As transaction complexity increases, more opportunities for frontrunning and risk-free arbitrage arise. As a result, the majority of MEV occurs on Ethereum, primarily concerning transactions on automated market maker (AMM) exchanges where users can easily swap assets by interacting with liquidity pools. While AMMs offer guaranteed liquidity, their potential cost may be less efficient execution. According to Flashbots.net, validators or arbitrage bots have harvested a minimum of $369 million worth of MEV since January 2020. This results in a net drag on users, who end up funding the MEV through slippage on their trades. Essentially, MEV is similar to a rake at a casino.
MEV is generally considered to be inherent to blockchains like Ethereum, where transactions on decentralized exchanges (DEXs), including those that use Automated Market Makers (AMMs) such as Uniswap, are transparent. However, if frontrunning activities materially affect users’ transactional experience, it could raise doubts about the logic of transparent DeFi. While some experts believe that MEV provides an alternative subsidy to miners or validators, which allows blockchains to operate at a lower level of issuance or fees, researchers Qin, Zhou, and Gervais have pointed out how aggressively MEV could threaten consensus. According to their research, “the biggest danger lies in the willingness of miners to extract and compete over MEV, which would increase the stale block rate and consequently aggravate the risks of double-spending and selfish mining.” Stale blocks and double spending can reduce the predictability of the base layer, introduce uncertainty into settlement finality, and weaken the assurances of crypto-economic protocols.
Non-PoW (Proof of Work) blockchains are not necessarily immune to protocol interventions at the validator level. Proof of Stake (PoS) is a popular alternative to PoW, where the ability to create blocks and exert political power over the network depends on the number of tokens held. In some network setups, the number of validator slots is fixed, creating strong incentives for validators to consolidate power and cartel. In Proof of Stake blockchains like EOS, where there are only 21 slots for validators, validators are often rewarded with fees or new tokens, leading to the consolidation of power through vote-buying. Such measures enable validators to consolidate power, giving them eventual control over which transactions make it into the final ledger. If the number of validators is fixed and competition for block space is eliminated, the censorship-resistant properties of the protocol could be at risk.
DeFi operates under the assumption that the underlying financial infrastructure is neutral and unstoppable. Therefore, the concentration of power in validators presents a significant threat. An example of a validator collision occurred on the STEEM network, where STEEM coins belonging to blockchain entrepreneur Justin Sun were frozen after validators suspected that he intended to take over the network. The validators, operating in a private Slack group, orchestrated a plan, executed a software upgrade on the blockchain, and froze the Tron Foundation CEO’s funds through a simple majority vote that passed 19 to 1.
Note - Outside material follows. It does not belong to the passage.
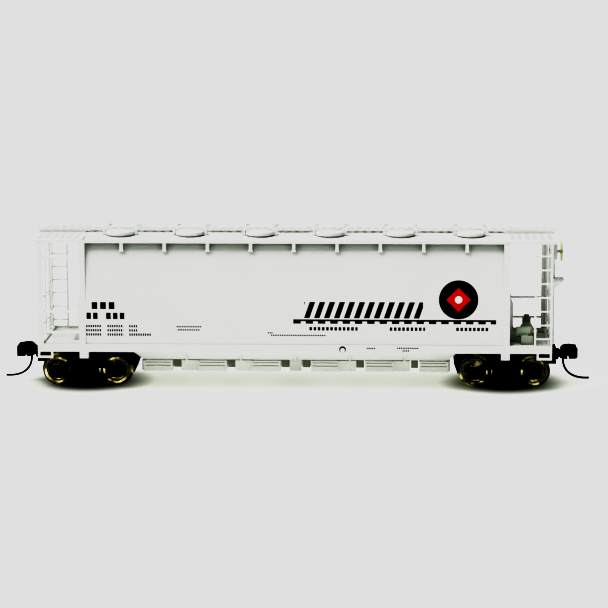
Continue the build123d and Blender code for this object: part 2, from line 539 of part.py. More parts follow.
with BuildPart() as truck_frame:
    # side frame outline with its two windows, then its twin across the car
    with BuildSketch(Plane.XZ.offset(FRAME_IN)):
        with BuildLine():
            Polyline((0, 5.0), (2.5, 4.95), (4.6, 4.1), (5.2, 3.75), (6.6, 3.6), (7.0, 3.2), (7.0, 2.0),
                     (6.5, 1.6), (5.0, 1.55), (2.5, 0.75), (0, 0.7))
            Line((0, 0.7), (0, 5.0))
        make_face()
        mirror(about=Plane.YZ)
        for side_x in (-1, 1):
            with BuildLine():
                Polyline((side_x * 2.3, 1.9), (side_x * 2.3, 3.9), (side_x * 4.2, 2.9), (side_x * 4.2, 2.3),
                         close=True)
            make_face(mode=Mode.SUBTRACT)
    extrude(amount=FRAME_OUT - FRAME_IN)
    # raised detail outside the frame: bearing caps, bolster end, springs and chord ribs
    with BuildSketch(Plane.XZ.offset(FRAME_OUT)):
        with Locations((-AXLE_X, AXLE_Z), (AXLE_X, AXLE_Z)):
            Circle(0.95)
    extrude(amount=0.4)
    with BuildSketch(Plane.XZ.offset(FRAME_OUT + 0.4)):
        with Locations((-AXLE_X, AXLE_Z), (AXLE_X, AXLE_Z)):
            Circle(0.6)
    extrude(amount=0.15)
    block((-1.45, 1.45), (-FRAME_OUT - 0.35, -FRAME_OUT), (3.1, 4.2))
    block((-1.6, 1.6), (-FRAME_OUT - 0.3, -FRAME_OUT), (0.95, 1.4))
    for x in (-0.95, 0, 0.95):
        with Locations((x, -FRAME_OUT, 1.4)):
            Cylinder(0.38, 1.7, align=(Align.CENTER, Align.CENTER, Align.MIN))
        for coil in range(4):
            with Locations((x, -FRAME_OUT, 1.6 + 0.42 * coil)):
                Torus(0.38, 0.09)
    for side_x in (-1, 1):
        with BuildSketch(Plane.XZ.offset(FRAME_OUT)):
            with BuildLine():
                Polyline((side_x * 2.4, 4.9), (side_x * 4.6, 4.05), (side_x * 4.5, 3.75),
                         (side_x * 2.3, 4.55), close=True)
            make_face()
        extrude(amount=0.2)
    mirror(about=Plane.XZ)
    # bolster between the side frames, centre boss and the pin's seat
    block((-1.4, 1.4), (-FRAME_IN, FRAME_IN), (3.4, BOLSTER_TOP))
    with Locations((0, 0, BOLSTER_TOP)):
        Cylinder(BOSS_RADIUS, CENTRE_TOP - BOLSTER_TOP, align=(Align.CENTER, Align.CENTER, Align.MIN))
    # beam across the inboard end, held by two bars over the axle
    with BuildSketch(Plane.XZ.offset(-BEAM_HALF)):
        with BuildLine():
            Polyline((BEAM_IN + 1.8, 5.65), (BEAM_IN + 1.2, 5.65), (BEAM_IN, 4.5), (BEAM_IN, 3.8),
                     (BEAM_IN + 0.7, 1.9), (BEAM_IN + 1.1, 1.9), (BEAM_IN + 1.8, 3.9), close=True)
        make_face()
    extrude(amount=2 * BEAM_HALF)
    for side_y in (-1, 1):
        block((BEAM_IN + 1.0, -1.4), sorted((side_y * 2.5, side_y * 3.3)), (3.9, 4.9))
    # arm and tray for the coupler, over the outboard axle
    block((1.4, TRAY_X[0] + 0.5), (-1.6, 1.6), (3.9, 5.6))
    block(TRAY_X, (-TRAY_Y, TRAY_Y), TRAY_Z)
    block((TRAY_X[0] + 0.5, TRAY_X[1] + 0.1), (-TRAY_Y + 0.45, TRAY_Y - 0.45), (TRAY_Z[0] + 0.45, TRAY_Z[1]),
          mode=Mode.SUBTRACT)
    block((MOUTH_X, TRAY_X[1] + 0.1), (-TRAY_Y, TRAY_Y), (TRAY_Z[0] + 0.45, TRAY_Z[1]), mode=Mode.SUBTRACT)
    with Locations((POST_LOCAL_X, 0, TRAY_Z[0])):
        Cylinder(POST_RADIUS, TRAY_Z[1] - TRAY_Z[0], align=(Align.CENTER, Align.CENTER, Align.MIN))
    # bore for the centre pin, and the recess for its head
    with Locations((0, 0, 3.0)):
        Cylinder(PIN_RADIUS + RUN_GAP, 4.0, align=(Align.CENTER, Align.CENTER, Align.MIN), mode=Mode.SUBTRACT)
        Cylinder(2.0, 1.4, align=(Align.CENTER, Align.CENTER, Align.MIN), mode=Mode.SUBTRACT)
    # cone bearings for the axle needles
    for x in (-AXLE_X, AXLE_X):
        with BuildSketch(Plane.XY.offset(AXLE_Z)):
            with BuildLine():
                Polyline((x, -NEEDLE_TIP - 0.1), (x, NEEDLE_TIP + 0.1),
                         (x + JOURNAL_RADIUS + 0.08, NEEDLE_ROOT), (x + JOURNAL_RADIUS + 0.08, -NEEDLE_ROOT),
                         close=True)
            make_face()
        revolve(axis=Axis((x, 0, AXLE_Z), (0, 1, 0)), mode=Mode.SUBTRACT)
write_pair(truck_frame.part, "truck_frame", TRUCK_X)

with BuildPart() as tray_lid:
    block((TRAY_X[0], TRAY_X[1]), (-TRAY_Y, TRAY_Y), (TRAY_Z[1], LID_TOP))
    fillet(tray_lid.edges().filter_by(Axis.Z), 0.3)
    with Locations((POST_LOCAL_X, 0, LID_TOP)):
        CounterSinkHole(0.35, 0.65, LID_TOP - TRAY_Z[1])
write_pair(tray_lid.part, "tray_lid", TRUCK_X)

# pin pushed up through the truck into the underframe's boss
PIN_HEAD = (3.95, 4.35)
with BuildPart() as centre_pin:
    with BuildSketch(Plane.XY.offset(PIN_HEAD[0])):
        Circle(1.9)
    extrude(amount=PIN_HEAD[1] - PIN_HEAD[0])
    with BuildSketch(Plane.XY.offset(PIN_HEAD[1])):
        Circle(PIN_RADIUS)
    extrude(amount=SILL_TOP - PIN_HEAD[1])
    chamfer(centre_pin.edges().group_by(Axis.Z)[0], 0.15)
    with BuildSketch(Plane.XY.offset(PIN_HEAD[0])):
        Rectangle(2.6, 0.4)
    extrude(amount=0.2, mode=Mode.SUBTRACT)
write_pair(centre_pin.part, "centre_pin", TRUCK_X)

# ---------------------------------------------------------------- wheelsets
BACK_Y = 3.78           # half the distance between the wheels' backs
WHEEL_WIDTH = 1.9

with BuildPart() as axle:
    with BuildSketch(Plane.XY):
        with BuildLine():
            Polyline((0, 0), (AXLE_RADIUS, 0), (AXLE_RADIUS, BACK_Y), (SEAT_RADIUS, BACK_Y),
                     (SEAT_RADIUS, BACK_Y + WHEEL_WIDTH + 0.1), (JOURNAL_RADIUS, BACK_Y + WHEEL_WIDTH + 0.2),
                     (JOURNAL_RADIUS, NEEDLE_ROOT), (0, NEEDLE_TIP), (0, 0))
        make_face()
        mirror(about=Plane.XZ)
    revolve(axis=Axis.Y)

with BuildPart() as wheels:
    with BuildSketch(Plane.XY):
        with BuildLine():
            Polyline((SEAT_RADIUS, BACK_Y), (FLANGE_RADIUS - 0.2, BACK_Y))
            ThreePointArc((FLANGE_RADIUS - 0.2, BACK_Y), (FLANGE_RADIUS, BACK_Y + 0.25),
                          (FLANGE_RADIUS - 0.2, BACK_Y + 0.5))
            Polyline((FLANGE_RADIUS - 0.2, BACK_Y + 0.5), (TREAD_RADIUS + 0.05, BACK_Y + 0.62),
                     (TREAD_RADIUS - 0.05, BACK_Y + WHEEL_WIDTH - 0.1),
                     (TREAD_RADIUS - 0.15, BACK_Y + WHEEL_WIDTH),
                     (2.1, BACK_Y + WHEEL_WIDTH), (1.95, BACK_Y + 1.1), (1.25, BACK_Y + 1.05),
                     (1.1, BACK_Y + WHEEL_WIDTH), (SEAT_RADIUS, BACK_Y + WHEEL_WIDTH), (SEAT_RADIUS, BACK_Y))
        make_face()
    revolve(axis=Axis.Y)
    mirror(about=Plane.XZ)

for place, x in (("outer", AXLE_X), ("inner", -AXLE_X)):
    lift = Location((x, 0, AXLE_Z))
    write_pair(axle.part.moved(lift), f"axle_{place}", TRUCK_X)
    write_pair(wheels.part.moved(lift), f"wheels_{place}", TRUCK_X)

# ---------------------------------------------------------------- couplers, in the same frame as the truck
SHANK_Z = (4.2, 5.12, 5.2, 6.1)    # jaw shank, then knuckle shank above it
SHANK_HALF = 0.95
HEAD_X = (10.55, 14.0)
HEAD_Z = (4.5, 6.78)
REAR_ARC = HEAD_X[0] - POST_LOCAL_X
SLOT_X = (7.5, 9.2)
SPRING_RADIUS = 0.36
SPRING_WIRE = 0.09
PIN_PLACE = (11.3, 0.1)
PIN_WIRE = 0.22


def shank(low, high):
    """Add a coupler shank from its rounded tail to the head, with the post hole and the spring slot."""
    with BuildSketch(Plane.XY.offset(low)) as plan:
        with Locations((POST_LOCAL_X, 0)):
            Circle(SHANK_HALF + 0.15)
        with Locations(((POST_LOCAL_X + HEAD_X[0]) / 2, 0)):
            Rectangle(HEAD_X[0] - POST_LOCAL_X, 2 * SHANK_HALF)
        with Locations((POST_LOCAL_X, 0)):
            Circle(POST_RADIUS + RUN_GAP, mode=Mode.SUBTRACT)
        with Locations(((SLOT_X[0] + SLOT_X[1]) / 2, 0)):
            Rectangle(SLOT_X[1] - SLOT_X[0], 1.1, mode=Mode.SUBTRACT)
    extrude(plan.sketch, amount=high - low)


def trim_to_side_view():
    """Cut the head being built to the coupler's outline seen from the side."""
    with BuildSketch(Plane.XZ.offset(-4)) as outline:
        with BuildLine():
            Polyline((4.0, 3.0), (9.9, 3.0), (10.5, 4.75), (11.1, 4.5), (12.05, 4.5), (12.05, 5.2), (12.3, 5.2),
                     (12.3, 4.55), (13.8, 4.55), (14.0, 4.75), (14.0, 6.4), (13.75, 6.62), (12.95, 6.66),
                     (12.65, 6.78), (11.9, 6.78))
            ThreePointArc((11.9, 6.78), (11.1, 6.55), (10.6, 5.95))
            Polyline((10.6, 5.95), (10.4, 7.4), (4.0, 7.4), (4.0, 3.0))
        make_face()
    extrude(outline.sketch, amount=8, mode=Mode.INTERSECT)


with BuildPart() as coupler_jaw:
    with BuildSketch(Plane.XY.offset(HEAD_Z[0])):
        with BuildLine():
            Polyline((10.55, -0.95), (11.88, -0.95), (11.96, -0.3), (12.43, 0.35), (13.14, 0.8), (13.92, 1.7),
                     (13.84, 2.2), (13.14, 2.25), (11.57, 1.75), (10.55, 1.3), close=True)
        make_face()
    extrude(amount=HEAD_Z[1] - HEAD_Z[0])
    with BuildSketch(Plane.XY.offset(SHANK_Z[1] + 0.02)):
        with Locations((POST_LOCAL_X, 0)):
            Circle(REAR_ARC + 0.4)
    extrude(amount=3.0, mode=Mode.SUBTRACT)
    shank(SHANK_Z[0], SHANK_Z[1])
    trim_to_side_view()
    with BuildSketch(Plane.XY.offset(HEAD_Z[0])):
        with Locations(PIN_PLACE):
            Circle(PIN_WIRE + 0.01)
    extrude(amount=1.5, mode=Mode.SUBTRACT)
write_pair(coupler_jaw.part, "coupler_jaw", TRUCK_X)

with BuildPart() as coupler_knuckle:
    with BuildSketch(Plane.XY.offset(HEAD_Z[0])):
        with BuildLine():
            Polyline((10.55, -1.05), (10.55, -1.75), (11.41, -2.1), (13.37, -2.1), (14.0, -1.6), (14.0, -0.5),
                     (13.61, 0.15), (13.14, 0.1), (12.98, -0.5), (12.67, -1.0), (12.12, -1.05), close=True)
        make_face()
    extrude(amount=HEAD_Z[1] - HEAD_Z[0])
    shank(SHANK_Z[2], SHANK_Z[3])
    block((HEAD_X[0] - 0.5, HEAD_X[0] + 0.25), (-1.45, -0.5), (SHANK_Z[2], SHANK_Z[3]))
    trim_to_side_view()
write_pair(coupler_knuckle.part, "coupler_knuckle", TRUCK_X)

with BuildPart() as trip_pin:
    with BuildLine():
        drop = Line((*PIN_PLACE, 5.6), (*PIN_PLACE, 4.3))
        Spline(drop @ 1, (16.3, PIN_PLACE[1], 0.55), tangents=(drop % 1, (1, 0, 0.08)))
    with BuildSketch(Plane(origin=drop @ 0, z_dir=drop % 0)):
        Circle(PIN_WIRE)
    sweep()
write_pair(trip_pin.part, "trip_pin", TRUCK_X)

with BuildPart() as coupler_spring:
    with BuildLine() as coil:
        Helix(0.32, SLOT_X[1] - SLOT_X[0] - 0.3, SPRING_RADIUS,
              center=(SLOT_X[0] + 0.15, 0, (SHANK_Z[0] + SHANK_Z[1]) / 2), direction=(1, 0, 0))
    with BuildSketch(Plane(origin=coil.line @ 0, z_dir=coil.line % 0)):
        Circle(SPRING_WIRE)
    sweep(is_frenet=True)
write_pair(coupler_spring.part, "coupler_spring", TRUCK_X)
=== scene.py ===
"""Looks for the N scale covered hopper car: finishes for every piece, a floor, soft light, a camera."""
import json
from math import radians

import bpy
from mathutils import Matrix, Vector


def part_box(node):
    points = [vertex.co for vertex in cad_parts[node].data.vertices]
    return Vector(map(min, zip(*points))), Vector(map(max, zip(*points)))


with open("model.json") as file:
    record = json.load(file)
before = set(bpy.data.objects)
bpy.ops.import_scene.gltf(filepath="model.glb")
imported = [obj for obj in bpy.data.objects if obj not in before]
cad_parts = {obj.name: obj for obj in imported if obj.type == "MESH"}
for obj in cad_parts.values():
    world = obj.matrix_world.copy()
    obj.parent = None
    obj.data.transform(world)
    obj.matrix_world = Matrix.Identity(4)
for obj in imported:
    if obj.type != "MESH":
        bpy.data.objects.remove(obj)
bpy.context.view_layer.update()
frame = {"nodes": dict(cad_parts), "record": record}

MM = 0.001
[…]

In response to the validator collusion on the STEEM network, Sun enlisted custodial exchanges, which held large portions of the STEEM supply on behalf of users, to use their user deposits to vote in his favor and overturn the validators’ actions. This illustrates how large cryptocurrency custodians and deposit-taking institutions can play crucial roles as kingmakers in Proof of Stake systems. As Ethereum, the largest DeFi platform, plans to transition to Proof of Stake, custodians holding significant amounts of ether will have considerable control over the network and may be able to influence network outcomes. So far, crypto exchanges have not typically abstained from protocol interventions. Instead, they act as principals rather than agents when using client funds for on-chain votes.
DeFi applications built on blockchain protocols are susceptible to catastrophic protocol vulnerabilities. One such risk is inflation bugs, which result in the inflation of the coin supply beyond the expected or pre-agreed schedule. When coins minted in excess of the defined schedule start to circulate, recipients of these new coins have a strong disincentive to roll back the chain and undo the unexpected inflation. Inflation bugs have been common and have affected many of the largest blockchain protocols, and in some cases, they have not been entirely resolved. Several blockchains that have experienced significant inflation bugs that were exploited include Bitcoin, Bitcoin Private, and Stellar, as well as many other lesser-known cases.
Some networks, such as Zcash and Monero, have faced potential inflation bugs, but there is no known evidence that they were exploited. This threat is particularly worrisome when privacy-focused chains are concerned, as inflation is more difficult to detect on opaque blockchains. Another vulnerability in Bitcoin was fixed in 2018 and could have resulted in unexpected inflation, but it was not exploited. Since DeFi protocols are highly automated, operate continuously, and have minimal or no human oversight, inflation bugs on the underlying native protocols can destabilize DeFi applications significantly. Inflation bugs are among the most severe threats to blockchains, and remediation often requires halting or rolling back the blockchain, which would impair the assurances of any smart contracts that depend on the underlying blockchain. Recently, Kava, a DeFi-focused blockchain, was halted to address a bug that was significantly overpaying planned distributions (known as “yield farming”).
In summary, operational risks in DeFi stemming from blockchain operations are a critical concern. They encompass consensus failures, protocol interventions, PoW vulnerabilities, MEV exploitation, validator cartels, and inflation bugs. DeFi participants must be vigilant in understanding and mitigating these risks to ensure the security and resilience of the decentralized financial ecosystem.